Decoupling capacitor

I think the formula is
time to 60% of charge=CxR
Where C= capacitance in uf
R=resistance
T=time in seconds
Example 100ufx10M=1000seconds

 

Have you considered a battery? If you can get the right voltage and capacity, your problem will be solved. Otherwise, the use you propose for a capacitor is not decoupling. So you want to supply 300 ma for 0.5 sec? What is the nominal voltage and how low can it decrease and still be acceptable. When I know that, I can calculate the capacitance needed to sustain that voltage range for that length of time while supplying that amount of current.

Ratch

 

Let me get this correct. The system will operate at 12 volts until it switches to another voltage source. You do not want to go below 9 volts during the switchover. The time for the switchover will be 0.1 seconds, not 0.5 seconds.
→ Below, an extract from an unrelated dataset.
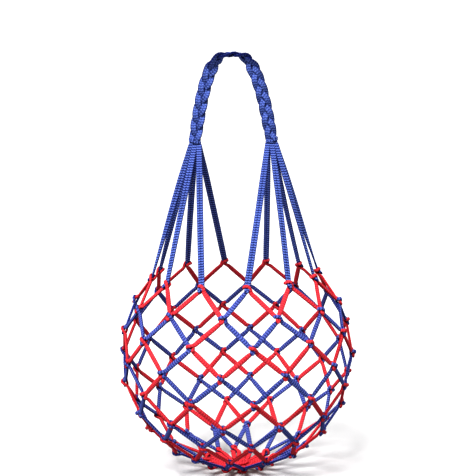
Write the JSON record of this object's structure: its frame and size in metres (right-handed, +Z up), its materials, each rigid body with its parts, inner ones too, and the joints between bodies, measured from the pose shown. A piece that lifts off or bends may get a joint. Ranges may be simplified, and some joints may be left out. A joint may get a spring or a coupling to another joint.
{
  "type": "mesh ball bag",
  "caption": "Hand-knotted red and blue net bag that holds a ball, with doubled cord straps gathered into an arched plaited carrying handle.",
  "frame": {"origin": "centre of the flat underside of the base knot, on the bag's vertical axis", "axes": "+Z up through the handle, +X along the handle's span from the left gather to the right gather, -Y towards the front"},
  "size_m": [0.2584, 0.2584, 0.4565],
  "materials": {
    "plait_cord": "matte flat woven polyester cord, royal blue",
    "wrap_cord": "matte flat woven polyester cord, royal blue",
    "strap_cord": "matte flat cord with a fine ladder rib, royal blue",
    "blue_twine": "matte braided net twine, royal blue",
    "red_twine": "matte braided net twine, bright red"
  },
  "bodies": {
    "handle": {"braid_strand_1": "plait_cord", "braid_strand_2": "plait_cord", "braid_strand_3": "plait_cord", "gather_wrap_left": "wrap_cord", "gather_wrap_right": "wrap_cord"},
    "straps": {"strap_left_1": "strap_cord", "strap_left_2": "strap_cord", "strap_left_3": "strap_cord", "strap_left_4": "strap_cord", "strap_left_5": "strap_cord", "strap_left_6": "strap_cord", "strap_right_1": "strap_cord", "strap_right_2": "strap_cord", "strap_right_3": "strap_cord", "strap_right_4": "strap_cord", "strap_right_5": "strap_cord", "strap_right_6": "strap_cord"},
    "net": {"net_row_1_red": "red_twine", "net_row_2_blue": "blue_twine", "net_row_3_red": "red_twine", "net_row_4_blue": "blue_twine", "net_row_5_red": "red_twine", "net_row_6_blue": "blue_twine", "net_row_7_red": "red_twine", "net_row_8_blue": "blue_twine", "net_row_9_red": "red_twine", "base_knot": "red_twine"}
  },
  "joints": [
    {"name": "bag_swing", "type": "hinge", "parent": "handle", "child": "straps", "pos_m": [0, 0, 0.3575], "axis": [1, 0, 0], "range_deg": [-75, 75]},
    {"name": "strap_slack", "type": "slide", "parent": "straps", "child": "net", "axis": [0, 0, 1], "range_m": [0, 0.09], "deforming": ["strap_left_1", "strap_left_2", "strap_left_3", "strap_left_4", "strap_left_5", "strap_left_6", "strap_right_1", "strap_right_2", "strap_right_3", "strap_right_4", "strap_right_5", "strap_right_6"]}
  ]
}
The current drain will still be 0.3 amps. Do I understand everything correctly?

Ratch

 

OK, when the voltage is down to 9 V, and the current is 0.3 amps, the alarm looks like a 30 ohm resistor to the capacitor. We want the RC time constant to be about 5 times 0.1 sec, so that makes the capacitor value 16,667 mf. You may want to double that value because electrolytics are notorious for drying out and losing their capacitance. If the cap is 16.667 mf and the resistance is 30 ohm, the cap will go from 12 volts to 9.82 volts in 0.1 sec. If you want to sustain the same current for 0.5 sec to a drop down to 9.82 volts, you will need a 83.333 mf cap. Those are fairly big units. Are you sure you don't want to use a battery?

Ratch

 

That is a question for your local parts supplier or a catalog, but not me, I would think the 12 volt system could keep the right kind of battery fully energized without over energizing it.

Ratch

 

Hi,

Assuming a constant current discharge of 300 mA, and C = Q/V = (I * t)/V
- for 0.1 seconds, C = (.3 A * .1 s) / (12 V - 9 V) = 10 mF
- for 0.5 seconds, C = (.3 A * .5 s) / (12 V - 9 V) = 50 mF

 

It doesn't work that way. A capacitance that small would never be able to sustain that much current for that length of time. The cap would de-energize in an instant.

Ratch

 

The usage determines what kind of cap it is. In your case, what are you bypassing? Caps that big are sure to be electrolytics.

Ratch

 

You need to learn about decoupling and bypassing.

Ratch

 

The capacitors which have been specified are colossal. Do you mean μf rather than mF?

 

Yes, microfarads. I never heard of anyone saying millifarads, although the prefix is correct.

Ratch